I'm having difficulty reproducing this one. I can't find a plausible patch regardless of the value of run-redundant-tests
. Can you share the output of darjeeling coverage repair.yml
?
Oh, I've realized it found the plausible patch due to some tweaks I was making. It's a bit concerning that it can't find it at all though.
Oh, I've realized it found the plausible patch due to some tweaks I was making. It's a bit concerning that it can't find it at all though.
If I recall correctly, this is one of the bugs that Darjeeling can't fix because it requires transformations that are beyond the repair model specified in the example configuration. In that respect, it probably doesn't make for a good example bug 🙂
The original GenProg does manage to sneakily fix the issue because (a) it preprocesses the original source code, and, more importantly, (b) it uses CIL to represent ASTs. CIL performs certain transformations on the program to make analysis much easier. The result is that GenProg actually ends up doing something that's somewhat closer to expression-level repair. (In reality, CIL introduces lots of temporary variables, and the repairs that GenProg can actually make are a bit of a roll of the dice depending on the exact names and ordering of variables.)

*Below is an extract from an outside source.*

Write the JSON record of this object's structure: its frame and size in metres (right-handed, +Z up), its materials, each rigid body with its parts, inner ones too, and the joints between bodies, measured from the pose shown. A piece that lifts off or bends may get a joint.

Will Darjeeling be able to eventually sneak that fix in as well?
One way or another, Darjeeling should be able to fix that bug soon. The nicest approach, and one most likely to arrive in the next few weeks, is to use a finer grained transformation to fix the bug. Alternatively, it wouldn't be too much work to add an option to Darjeeling that allows for preprocessing of certain C/C++ projects to mimic the behavior of the original GenProg. The problem with that particular approach is that, like the original GenProg, the patches would be generated for the preprocessed codebase and it would be up to the developer to transfer those patches to the original codebase. (With some clever mapping of original/pre-processed code, it might be possible to do that transformation automatically, but I imagine that it isn't easy.)
Interesting. Good to know, thank you for explaining!